Certains métiers viennent du fond des âges, et ne s’appuient sur aucun diplôme ni école. Ainsi en est-il de celui de Thierry Boccoz, coutelier forgeron de son état. De fait, en pénétrant dans ce qu’il nomme « son antre », le visiteur se retrouve immédiatement quelques décennies en arrière, voire un peu plus loin. Forge, rectifieuse, marteau, marteau-pilon et poste à souder côtoient perceuse à colonne, scie à rubans, perceuse à bande et autres fours thermiques.

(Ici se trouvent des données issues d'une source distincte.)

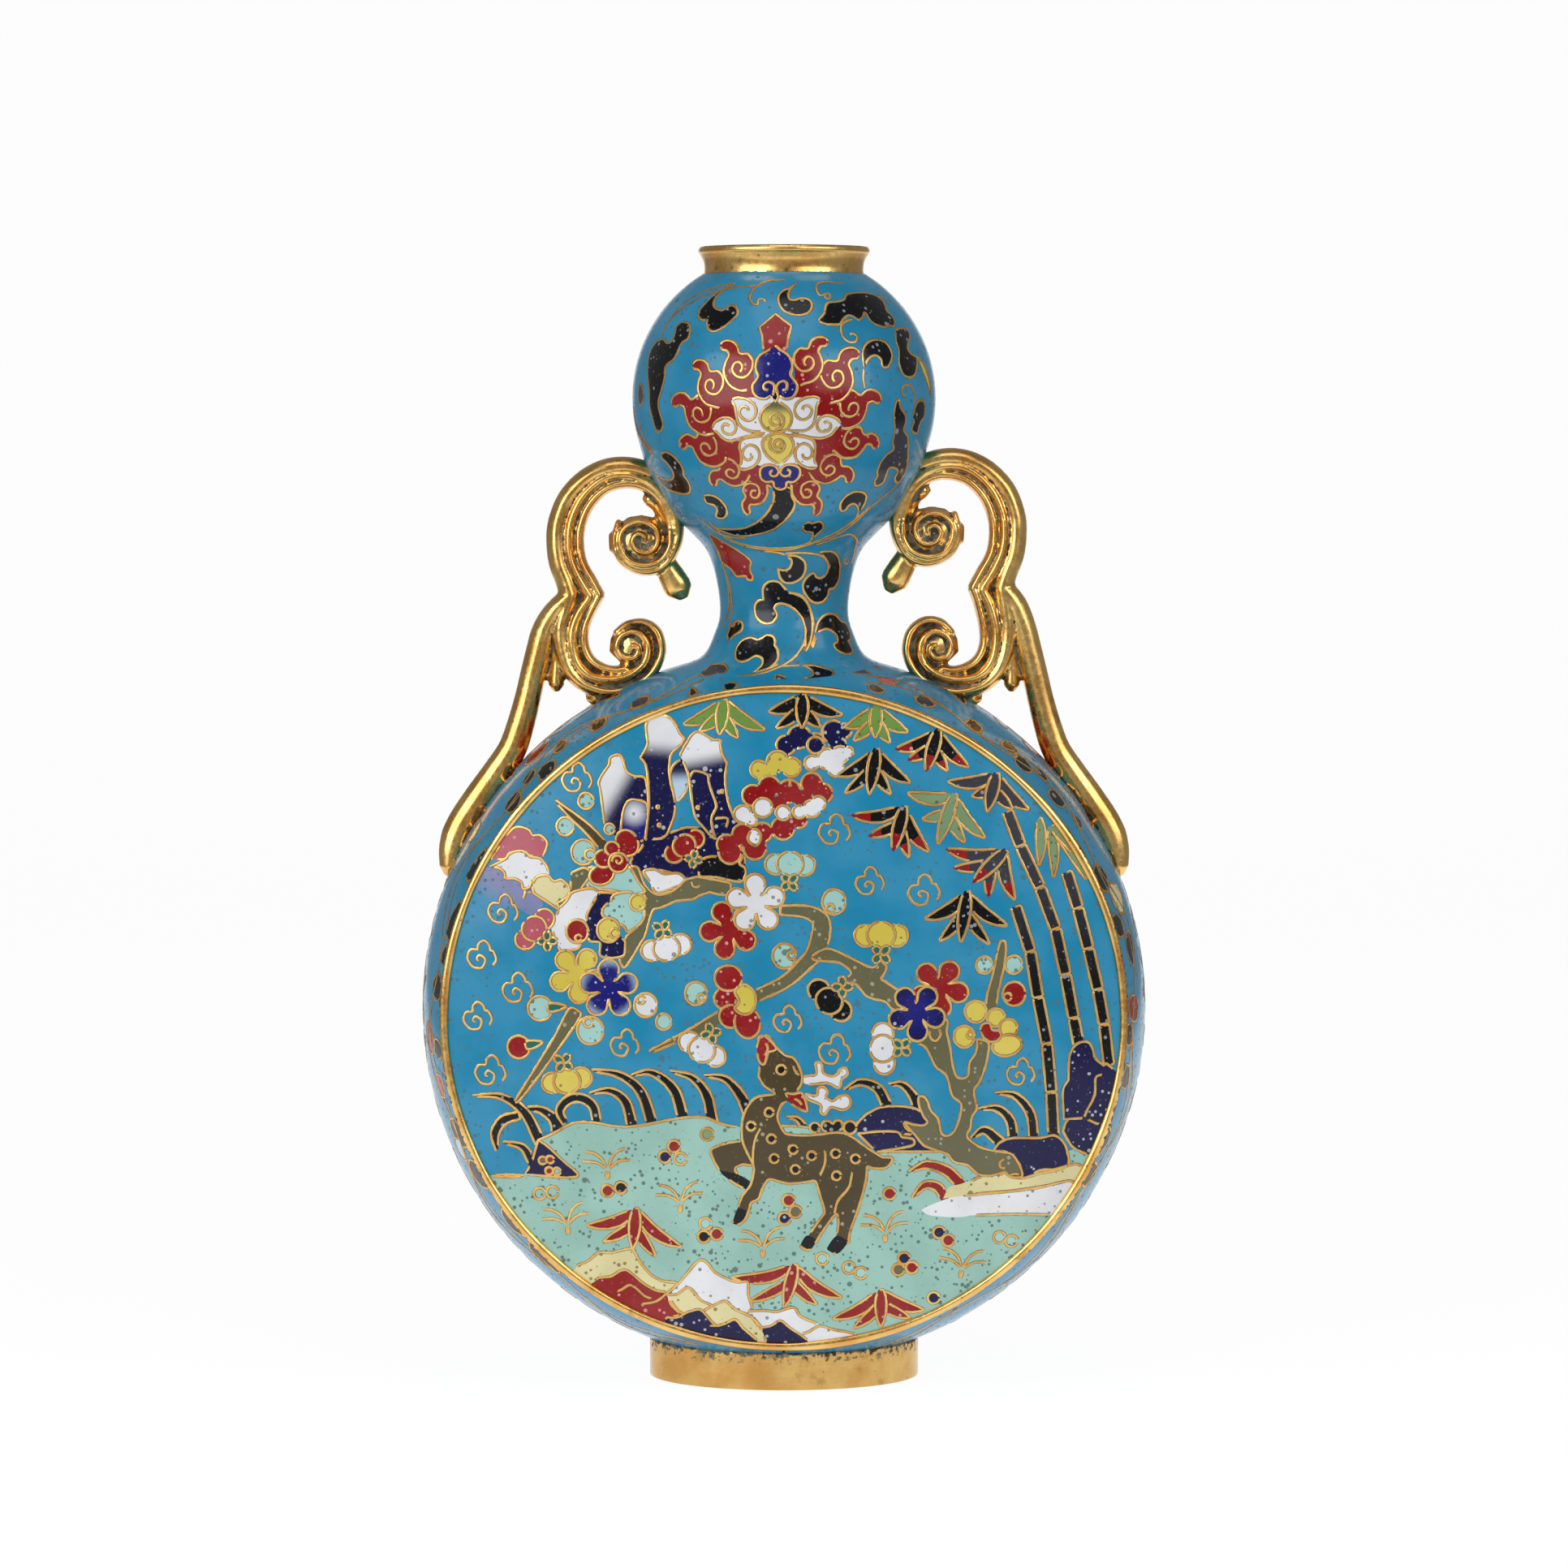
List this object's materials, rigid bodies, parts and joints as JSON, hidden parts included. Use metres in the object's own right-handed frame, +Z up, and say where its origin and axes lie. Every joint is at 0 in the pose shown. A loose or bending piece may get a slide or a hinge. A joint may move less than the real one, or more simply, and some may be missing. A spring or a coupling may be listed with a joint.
{
  "type": "cloisonne vase",
  "caption": "Double-gourd moon flask of copper with a fused enamel coat, a gilt mouth collar, scroll handles, border rings and an oval foot.",
  "frame": {"origin": "centre of the oval foot's resting plane", "axes": "+Z up through the mouth, -Y towards the front roundel, +X towards the right handle as seen from the front"},
  "size_m": [0.16, 0.0668, 0.25],
  "materials": {
    "gilt": "polished, worn fire gilding on cast and turned copper alloy",
    "copper": "bare hammered copper, oxidised inside",
    "enamel_turquoise": "fused enamel, ground flush and polished, small pits",
    "enamel_mint": "fused enamel, ground flush and polished, small pits",
    "enamel_red": "fused enamel, ground flush and polished, small pits",
    "enamel_navy": "fused enamel, ground flush and polished, small pits",
    "enamel_cobalt": "fused enamel, ground flush and polished, small pits",
    "enamel_yellow": "fused enamel, ground flush and polished, small pits",
    "enamel_white": "fused enamel, ground flush and polished, small pits",
    "enamel_black": "fused enamel, ground flush and polished, small pits",
    "enamel_green": "fused enamel, ground flush and polished, small pits",
    "enamel_brown": "fused enamel, ground flush and polished, small pits",
    "enamel_olive": "fused enamel, ground flush and polished, small pits",
    "enamel_cream": "fused enamel, ground flush and polished, small pits"
  },
  "bodies": {
    "root": {"mouth_collar": "gilt", "bulb_enamel": "enamel_turquoise", "bulb_copper": "copper", "neck_enamel": "enamel_turquoise", "neck_copper": "copper", "band_enamel": "enamel_turquoise", "band_copper": "copper", "foot_ring": "gilt", "base_plate": "gilt", "front_panel_enamel": "enamel_turquoise", "front_panel_copper": "copper", "front_border_ring": "gilt", "rear_panel_enamel": "enamel_turquoise", "rear_panel_copper": "copper", "rear_border_ring": "gilt", "left_handle": "gilt", "left_upper_pin": "copper", "left_lower_pin": "copper", "right_handle": "gilt", "right_upper_pin": "copper", "right_lower_pin": "copper"}
  },
  "joints": []
}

« On pourrait penser que le métier est assez « bourrin », et c’est vrai qu’il faut parfois buriner et taper comme un sourd sur le métal. Mais c’est un aussi métier très technique, avec une très grande dimension artistique, fait remarquer Thierry Boccoz. On peut très bien forger sans utiliser de gabarit et laisser libre cours à son imagination. Mais j’ai sur mon établi des gabarits imposés par mes clients, auxquels je dois m’adapter. » Dans ce métier, on ne parle donc plus seulement d’outils, de formes et d’épaisseurs, mais aussi de calculs mathématiques divers, de réactions chimiques et de taille des molécules.

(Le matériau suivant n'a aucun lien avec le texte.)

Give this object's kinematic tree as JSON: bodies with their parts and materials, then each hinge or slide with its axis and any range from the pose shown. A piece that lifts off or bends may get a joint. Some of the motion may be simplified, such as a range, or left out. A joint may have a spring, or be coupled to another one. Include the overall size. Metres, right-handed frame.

Pour parvenir à maîtriser son art, Thierry Boccoz peut compter sur les compétences acquises durant ses études, puisqu’il est titulaire d’un Bac et d’un BTS électrotechnique. Il puise aussi son savoir dans une formation qu’il a suivie il y a vingt ans, et qui a agi comme un déclencheur. « C’était chez un maître coutelier dans la Drôme, Christian Avakian. C’est lui qui m’a véritablement transmis cette passion et m’a donné envie d’en vivre. »

Des pièces uniques
Thierry Boccoz utilise l’acier au carbone pour fabriquer ses lames. « Je ne travaille pas l’inox, je déteste cela, expose-t-il. C’est un travail plus contraignant que celui de l’acier au carbone, dont la qualité est mille fois supérieure. Avec le temps, l’acier au carbone a tendance à s’oxyder un peu et à noircir, mais ensuite il ne bouge plus. J’ai même des cuisiniers parmi mes clients, qui les utilisent dans leur travail. » Quant aux manches, ils sont réalisés avec des bois d’essences diverses : noyers, châtaigniers, ébène, olivier… « J’utilise aussi des bois d’animaux comme celui du Mammouth (sic), dont la vente est libre », précise-t-il.

C’est dans le petit atelier de quelques mètres carrés qui jouxte sa maison du Moulin-à-Vent, que Thierry Boccoz réalise et conçoit tous ses couteaux depuis février 2015. « Je suis autonome à 100 %. Je forge les lames, je fabrique les étuis, et c’est même moi qui récupère le bois avant de le laisser sécher quatre à cinq ans », sourit-il. Il ouvre l’un de ses couteaux d’un geste rapide et précis, en nous regardant droit dans les yeux. Puis approche quelques feuilles de papier et les entaille d’une dizaine de centimètres par une simple pression de la lame. Le papier se coupe, mais ne plie pas. « C’est un bon test pour savoir si la lame est assez affûtée. »

Intarissable, il nous montre les multiples motifs incrustés sur le fer. « Toutes mes lames sont faites en acier de Damas. C’est un matériau constitué de plusieurs couches d’aciers différents, soudées et forgées pour obtenir des motifs parfois très complexes, que je réalise ici. » Certains représentent des flammes, d’autres suggèrent des vagues ou font penser aux veines du bois, d’autres encore ne représentent rien. Mais tous ces objets sont de petites œuvres d’art. Des pièces par ailleurs uniques : Thierry Boccoz n’a jamais réalisé une seule série destinée à être reproduite.

Transmettre le métier
Mais que fait Thierry Boccoz lorsqu’il ne forge pas ? Il chasse… à l’arc. « Je chasse principalement le gros gibier, mais aussi le canard ou les faisans en vol. Je n’ai pas touché une carabine depuis que j’ai découvert l’arc. «  Il emporte ses couteaux avec lui, pour dépecer ses proies ou abréger leurs souffrances. Mais pas question de fabriquer les arcs ou les pointes des flèches, dont la fabrication répond à des exigences techniques trop pointues.

Depuis quelque temps, Thierry Boccoz a ajouté une nouvelle corde à ses compétences : la formation. « J’ai actuellement un stagiaire qui effectue sa troisième semaine de formation chez moi. Il apprend le métier de A à Z, explique-t-il, précisant qu’il est formateur agréé, reconnu par l’Institut national des métiers d’art. C’est d’ailleurs ce qui lui a valu d’être récompensé aux Trophée de l’artisanat du Progrès en juin dernier, dans la catégorie « jeune entrepreneur ». Il reçoit aussi 30 à 40 stagiaires particuliers par an. Ces derniers découvrent le métier pendant deux jours, et repartent avec le couteau qu’ils ont fabriqué de leurs propres mains. La tradition a encore de beaux jours devant elle.